Nonetheless, I’m still convinced that Boyd Raeburn would have had a much better career had he been signed with someone like the Rockwell-O’Keefe agency or MCA. Either Decca or RCA could have signed him as a competitor to Kenton and Herman in the mid-1940s; after all, RCA didn’t really enter the more modern band field until they started recording Dizzy Gillespie’s big bop band in 1947-49, and even he sold better than Raeburn. Of course, Jack Kapp, who owned Decca, was no fan of modern jazz as a rule, but he did have Milt Gabler there as his jazz A&R man during that period, but I still think RCA would have been a better fit. It’s water over the dam now, but I think if you visualize Raeburn with a better manager and a better record contract, he would have been much better known in his own time.
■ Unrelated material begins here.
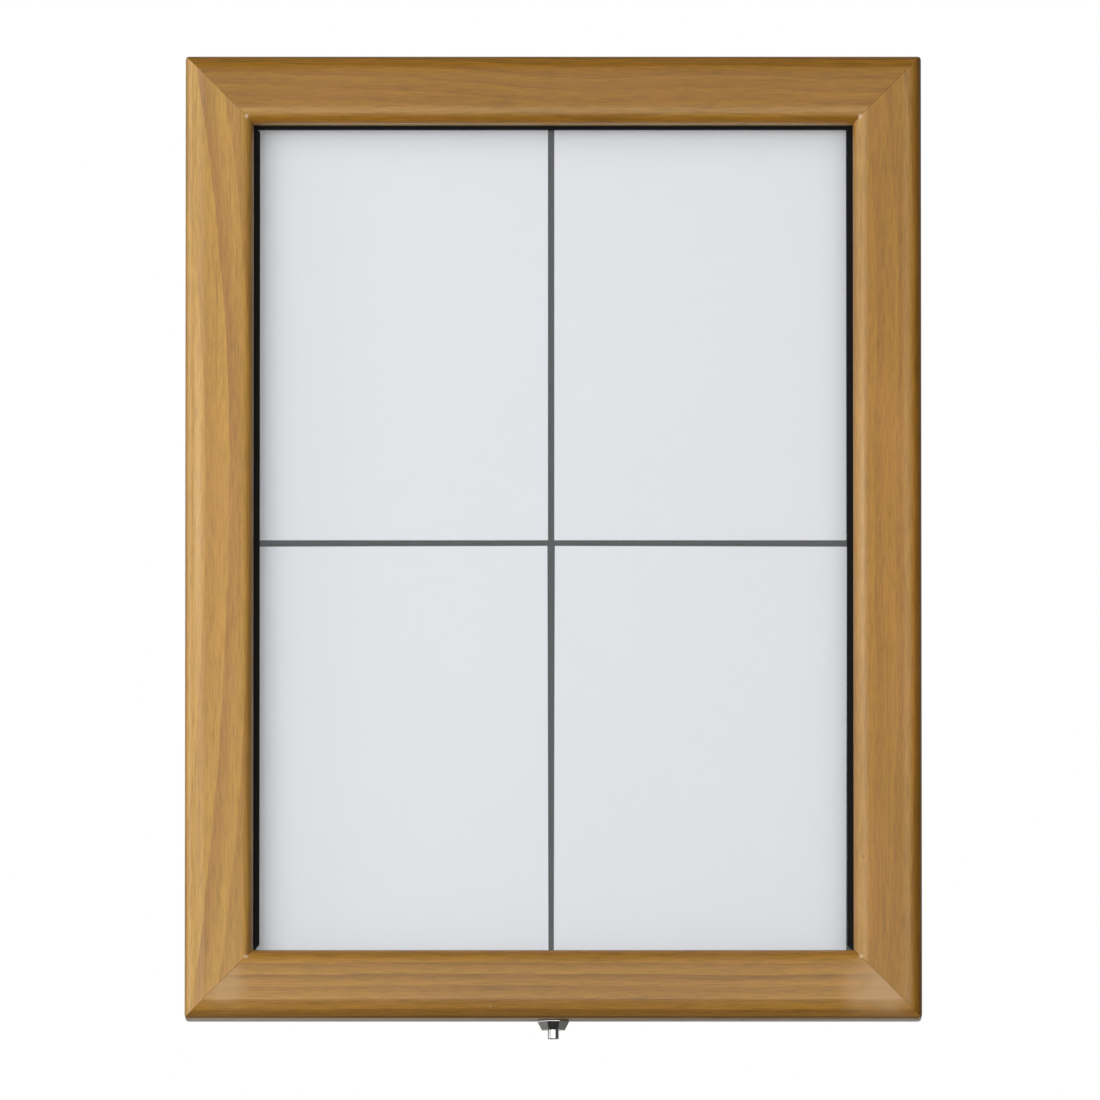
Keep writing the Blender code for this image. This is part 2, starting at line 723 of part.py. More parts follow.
def build_hinge(timber):
    """A continuous hinge: two leaves with alternate knuckles on one long pin."""
    half = HINGE_LENGTH / 2
    pitch = HINGE_LENGTH / KNUCKLE_COUNT
    leaves = {}
    for name, side, first in (("hinge_case_leaf", 1, 1), ("hinge_door_leaf", -1, 0)):
        leaf = add_object(name, extruded(name, leaf_section(side), -half, half), "steel")
        leaf.location = (0.0, HINGE_Y, HINGE_Z)
        leaf.rotation_euler = LIE_ALONG_X
        smooth(leaf)
        comb = bpy.data.meshes.new(f"comb_{name}")
        shape = bmesh.new()
        depth = 2 * (KNUCKLE_RADIUS + FIT)
        for number in range(first, KNUCKLE_COUNT, 2):
            low = -half + number * pitch - FIT / 2
            high = low + pitch + FIT
            if number == 0:
                low -= FIT
            if number == KNUCKLE_COUNT - 1:
                high += FIT
            bmesh.ops.create_cube(
                shape,
                size=1.0,
                matrix=Matrix.Translation(((low + high) / 2, 0.0, 0.0))
                @ Matrix.Diagonal((high - low, depth, depth, 1.0)),
            )
        shape.to_mesh(comb)
        shape.free()
        cutter = add_object(f"comb_{name}", comb)
        cutter.location = (0.0, HINGE_Y, HINGE_Z)
        cut(leaf, cutter)
        leaves[name] = leaf
    pin = barrel(
        "hinge_pin", (-half, HINGE_Y, HINGE_Z), (half, HINGE_Y, HINGE_Z), HINGE_PIN_RADIUS, "steel"
    )

    gain = block(
        "hinge_gain",
        (-half - FIT, HINGE_Y - KNUCKLE_RADIUS - FIT, LEAF_BOTTOM - FIT),
        (half + FIT, TIMBER_REAR + FIT, DOOR_HEIGHT / 2 + FIT),
    )
    cut(timber["top"], gain)

    case_pieces = [leaves["hinge_case_leaf"], pin]
    door_pieces = [leaves["hinge_door_leaf"]]
    leaf_front = FOOT_REAR - LEAF_THICKNESS
    rivet_seat = leaf_front - FIT
    for number, x in enumerate(hinge_hole_places(0.0), start=1):
        seat = Vector((x, rivet_seat, LEAF_HOLE_Z))
        rivet = fastener(
            f"hinge_rivet_{number}",
            seat,
            FORWARD,
            RIVET_RADIUS,
            -rivet_seat - FIT,
            RIVET_HEAD_RADIUS,
            RIVET_HEAD_HEIGHT,
            "aluminium",
        )
        case_pieces.append(rivet)
        hole = barrel(f"hole_hinge_rivet_{number}", seat, (x, FIT, LEAF_HOLE_Z), RIVET_RADIUS + FIT)
        cut(leaves["hinge_case_leaf"], hole)
    door_leaf_rear = HINGE_Y - KNUCKLE_RADIUS + LEAF_THICKNESS
    for number, x in enumerate(hinge_hole_places(HINGE_SCREW_SHIFT), start=1):
        seat = Vector((x, door_leaf_rear + FIT, LEAF_HOLE_Z))
        screw = fastener(
            f"hinge_screw_{number}",
            seat,
            REARWARD,
            SCREW_RADIUS,
            HINGE_SCREW_LENGTH,
            HINGE_SCREW_HEAD,
            HINGE_SCREW_HEAD_HEIGHT,
        )
        door_pieces.append(screw)
        tip = seat + FORWARD * (HINGE_SCREW_LENGTH + FIT)
        hole = barrel(f"hole_hinge_screw_{number}", seat + REARWARD * FIT, tip, SCREW_RADIUS + FIT)
        cut(leaves["hinge_door_leaf"], hole)
        cut(timber["top"], hole)
    return case_pieces, door_pieces


# Lock

def lock_point(z):
    return Vector((0.0, LOCK_Y, z))


def corner_radius(across_flats, corners):
    return across_flats / 2 / math.cos(math.pi / corners)


def build_lock_housing(timber):
    """The faceted collar and threaded housing in the bottom rail, and the nut inside."""
    collar_end = DOOR_BOTTOM - FIT - COLLAR_HEIGHT
    rim_end = DOOR_BOTTOM - FIT - COLLAR_RIM
    top_radius = corner_radius(COLLAR_TOP_ACROSS, COLLAR_SIDES)
    body = barrel(
        "lock_body",
        lock_point(collar_end),
        lock_point(rim_end),
        corner_radius(COLLAR_BOTTOM_ACROSS, COLLAR_SIDES),
        "chrome",
        segments=COLLAR_SIDES,
        end_radius=top_radius,
    )
    rim = barrel(
        "lock_rim",
        lock_point(rim_end - FIT),
        lock_point(DOOR_BOTTOM - FIT),
        top_radius,
        segments=COLLAR_SIDES,
    )
    housing = barrel(
        "lock_housing",
        lock_point(collar_end + COLLAR_RIM),
        lock_point(NUT_TOP + FIT),
        HOUSING_RADIUS,
        segments=BARREL_SEGMENTS,
    )
    bore = barrel(
        "lock_bore",
        lock_point(collar_end - COLLAR_RIM),
        lock_point(NUT_TOP + COLLAR_RIM),
        STEM_RADIUS + FIT,
        segments=BARREL_SEGMENTS,
    )
    cut(body, rim, "UNION")
    cut(body, housing, "UNION")
    cut(body, bore)

    nut = barrel(
        "lock_nut",
        lock_point(NUT_BOTTOM),
        lock_point(NUT_TOP),
        corner_radius(NUT_ACROSS_FLATS, NUT_SIDES),
        "steel",
        segments=NUT_SIDES,
    )
    thread = barrel(
        "nut_bore",
        lock_point(NUT_BOTTOM - COLLAR_RIM),
        lock_point(NUT_TOP + COLLAR_RIM),
        HOUSING_RADIUS + FIT,
        segments=BARREL_SEGMENTS,
    )
    cut(nut, thread)

    rail = timber["bottom"]
    hole = barrel(
        "rail_lock_hole",
        lock_point(DOOR_BOTTOM - COLLAR_RIM),
        lock_point(RAIL_INSIDE + COLLAR_RIM),
        HOUSING_RADIUS + FIT,
        segments=BARREL_SEGMENTS,
    )
    pocket = barrel(
        "rail_lock_pocket",
        lock_point(RAIL_INSIDE),
        lock_point(POCKET_TOP),
        corner_radius(NUT_ACROSS_FLATS, NUT_SIDES) + POCKET_MARGIN,
        segments=BARREL_SEGMENTS,
    )
    cut(rail, hole)
    cut(rail, pocket)
    return [body, nut]


def cam_outline():
    """A round hub and a round-ended arm that points at the wall."""
    half = CAM_WIDTH / 2
    meet = math.degrees(math.asin(half / CAM_HUB_RADIUS))
    hub = arc((0.0, 0.0), CAM_HUB_RADIUS, 90 + meet, 450 - meet, 3 * ROUND_STEPS)
    tip = arc((0.0, CAM_REACH - half), half, 0, 180, 2 * ROUND_STEPS)
    return hub + tip


def square(side):
    half = side / 2
    return [(-half, -half), (half, -half), (half, half), (-half, half)]


def build_lock_plug():
    """The stem that the key turns, the cam on its square tang, and the cam's screw."""
    screw_bore = CAM_SCREW_RADIUS + FIT
    stem = barrel(
        "lock_stem", lock_point(STEM_END), lock_point(STEM_SHOULDER), STEM_RADIUS, "chrome",
        segments=BARREL_SEGMENTS,
    )
    tang = block(
        "stem_tang",
        (-CAM_TANG / 2, LOCK_Y - CAM_TANG / 2, STEM_SHOULDER - CAM_THICKNESS),
        (CAM_TANG / 2, LOCK_Y + CAM_TANG / 2, CAM_TOP - FIT),
    )
    bore = barrel(
        "stem_bore",
        lock_point(CAM_SCREW_SEAT - CAM_SCREW_LENGTH - FIT),
        lock_point(CAM_SCREW_SEAT),
        screw_bore,
    )
    keyway = block(
        "stem_keyway",
        (-KEYWAY_LENGTH / 2, LOCK_Y - KEYWAY_WIDTH / 2, STEM_END - FIT),
        (KEYWAY_LENGTH / 2, LOCK_Y + KEYWAY_WIDTH / 2, STEM_END + KEYWAY_DEPTH),
    )
    cut(stem, tang, "UNION")
    cut(stem, bore)
    cut(stem, keyway)

    mesh = extruded(
        "lock_cam", [cam_outline(), square(CAM_TANG + 2 * FIT)], CAM_BOTTOM, CAM_TOP
    )
    cam = add_object("lock_cam", mesh, "steel")
    cam.location = (0.0, LOCK_Y, 0.0)
    screw = fastener(
        "lock_cam_screw",
        lock_point(CAM_SCREW_SEAT),
        UPWARD,
        CAM_SCREW_RADIUS,
        CAM_SCREW_LENGTH,
        CAM_SCREW_HEAD,
        CAM_SCREW_HEAD_HEIGHT,
    )
    return [stem, cam, screw]


def build_keeper(walls):
    """The bent plate under the case wall, to the left of the lock, and its rivet."""
    base_top = DOOR_BOTTOM + CASE_WALL_OUTSIDE - FIT
    base_bottom = base_top - SHEET_METAL
    flange_rear = LOCK_Y - CAM_WIDTH / 2 - KEEPER_SLACK
    flange_front = flange_rear - SHEET_METAL
    flange_top = DOOR_BOTTOM + RETAINER_OUTSIDE - KEEPER_TO_RETAINER
    section = [
        (flange_front, base_bottom),
        (flange_rear + KEEPER_BASE_DEPTH, base_bottom),
        (flange_rear + KEEPER_BASE_DEPTH, base_top),
        (flange_rear, base_top),
        (flange_rear, flange_top),
        (flange_front, flange_top),
    ]
    finger_end = CAM_HUB_RADIUS + KEEPER_TO_HUB
    mesh = extruded("lock_keeper", [section], -KEEPER_FAR, -finger_end)
    keeper = add_object("lock_keeper", mesh, "steel")
    keeper.rotation_euler = LIE_ALONG_X
    under_finger = block(
        "under_finger",
        (-NOTCH_HALF, flange_front - SHEET_METAL, base_bottom - SHEET_METAL),
        (0.0, flange_rear + KEEPER_BASE_DEPTH + SHEET_METAL, NUT_TOP + 2 * FIT),
    )
    cut(keeper, under_finger)

    rivet_x = -(NOTCH_HALF + KEEPER_FAR) / 2
    rivet_y = (CASE_WALL_FRONT + flange_rear + KEEPER_BASE_DEPTH) / 2
    seat = Vector((rivet_x, rivet_y, CASE_WALL_TOP_SIDE + FIT))
    rivet = fastener(
        "keeper_rivet",
        seat,
        UPWARD,
        RIVET_RADIUS,
        seat.z - base_bottom - FIT,
        RIVET_HEAD_RADIUS,
        RIVET_HEAD_HEIGHT,
        "aluminium",
    )
    hole = barrel(
        "hole_keeper_rivet", (rivet_x, rivet_y, base_bottom - FIT), seat, RIVET_RADIUS + FIT
    )
    cut(keeper, hole)
    cut(walls["bottom_left"], hole)
    return [keeper, rivet]


def pivot(name, place, parent=None):
    """An empty on a joint's axis."""
    obj = bpy.data.objects.new(name, None)
    obj.empty_display_size = FACE_WIDTH
    parts.objects.link(obj)
    obj.location = place
    if parent is not None:
        hang([obj], parent)
    return obj


def hang(pieces, parent):
    """Parent pieces to an empty and leave them where they are."""
    bpy.context.view_layer.update()
    for piece in pieces:
        piece.parent = parent
        piece.matrix_parent_inverse = parent.matrix_world.inverted()


timber = build_timber()
splines = build_splines(timber)
glazing = build_glazing(timber)
case, walls = build_case()
display = build_display()
hinge_on_case, hinge_on_door = build_hinge(timber)
housing = build_lock_housing(timber)
plug = build_lock_plug()
keeper = build_keeper(walls)

door_pivot = pivot("door_pivot", (0.0, HINGE_Y, HINGE_Z))
lock_pivot = pivot("lock_pivot", lock_point(DOOR_BOTTOM), door_pivot)
hang([*timber.values(), *splines, *glazing, *hinge_on_door, *housing], door_pivot)
hang(plug, lock_pivot)
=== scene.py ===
"""A wall-hung information display case, made up piece by piece round its fixed solids.

The wall is the plane y = 0, the front faces -y, +x is to the right and +z is up. All sizes are
in metres. The case is screwed to the wall, and the glazed timber door swings up on a hinge
along its top edge and locks at the middle of its bottom edge.
"""

import math

import bpy
from mathutils import Matrix, Vector


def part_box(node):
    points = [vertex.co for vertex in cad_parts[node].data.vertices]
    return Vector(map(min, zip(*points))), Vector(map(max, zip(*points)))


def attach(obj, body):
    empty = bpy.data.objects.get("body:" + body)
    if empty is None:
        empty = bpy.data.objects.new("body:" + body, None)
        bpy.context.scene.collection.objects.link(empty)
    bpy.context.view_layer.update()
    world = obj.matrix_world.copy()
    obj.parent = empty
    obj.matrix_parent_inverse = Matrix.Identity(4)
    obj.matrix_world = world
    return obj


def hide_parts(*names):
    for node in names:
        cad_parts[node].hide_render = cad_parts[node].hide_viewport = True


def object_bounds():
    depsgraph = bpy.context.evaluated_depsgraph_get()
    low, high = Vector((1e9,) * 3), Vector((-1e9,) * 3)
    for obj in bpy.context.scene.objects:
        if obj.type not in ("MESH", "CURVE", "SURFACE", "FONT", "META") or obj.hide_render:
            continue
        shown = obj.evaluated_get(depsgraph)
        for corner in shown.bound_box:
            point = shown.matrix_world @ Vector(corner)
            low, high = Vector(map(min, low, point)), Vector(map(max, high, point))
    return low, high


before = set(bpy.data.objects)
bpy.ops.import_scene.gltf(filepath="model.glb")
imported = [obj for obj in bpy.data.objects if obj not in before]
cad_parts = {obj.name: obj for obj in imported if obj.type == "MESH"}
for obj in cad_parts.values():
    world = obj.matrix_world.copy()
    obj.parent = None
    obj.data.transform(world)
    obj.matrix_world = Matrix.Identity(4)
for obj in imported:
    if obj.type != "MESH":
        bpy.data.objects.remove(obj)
solids_low, solids_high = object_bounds()


# The view and the studio. A long lens stands far off and a little below the case, so a sliver of
# the door's underside shows. A big soft lamp stands at the front left and one at the left side,
# three weak ones before the case. The room is bright before and behind it, and white to the
# camera. Metal mirrors a dark card on the floor.
VIEW_DISTANCE = 20.0
VIEW_ELEVATION = math.radians(-5.5)
VIEW_SPAN = 0.7902
VIEW_AIM = Vector((-0.0024, -0.034, -0.0096))
SENSOR = 36.0
LAMPS = {  # place, width and height, watts
    "key_lamp": ((-1.7, -3.9, 0.10), (2.3, 2.2), 41.0),
    "strip_lamp": ((-1.15, -1.40, 0.19), (0.85, 0.16), 3.6),
    "side_lamp": ((-3.8, -0.5, 0.3), (3.0, 4.5), 76.0),
    "fill_lamp": ((1.9, -3.6, -0.25), (1.2, 1.8), 7.5),
    "low_lamp": ((0.0, -1.8, -0.36), (1.6, 0.22), 3.6),
}
ROOM_BEFORE = 1.70
ROOM_BEFORE_REACH = (0.53, 1.0)
ROOM_AT_SIDES = 0.045
ROOM_BEHIND = 0.55
ROOM_BEHIND_REACH = (0.1, 0.9)
WHITE_BEHIND = (0.97, 0.99)
WHITE = (1.0, 1.0, 1.0, 1.0)
FLOOR_DROP = 0.75
FLOOR_RADIUS = 7.0
FLOOR_SIDES = 96
FLOOR_FADE = (1.2, 6.5)
FLOOR_COLOUR = (0.76, 0.76, 0.76, 1.0)
FLOOR_IN_GLOSS = (0.42, 0.40, 0.36, 1.0)
DARK_CARD = (0.02, 0.02, 0.02, 1.0)
DARK_CARD_PLACE = (0.0, -0.62, 0.0)
DARK_CARD_REACH = (0.40, 0.55)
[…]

Ironically, he was signed by a major label—Columbia Records—during the late 1950s, but their pop A&R man, Mitch Miller, insisted that he record fairly bland arrangements of other bands’ hits from the 1940s. Not only did the records not sell well, but former Raeburn fans who did buy them were bitterly disappointed.
Both Ginny Powell and Raeburn had tragic ends. Powell died of meningitis aggravated by alcoholism in the late 1950s. Raeburn was in a terrible auto wreck in 1966; his ribs were crushed, and he survived, but not for long. He was only 52 when he died.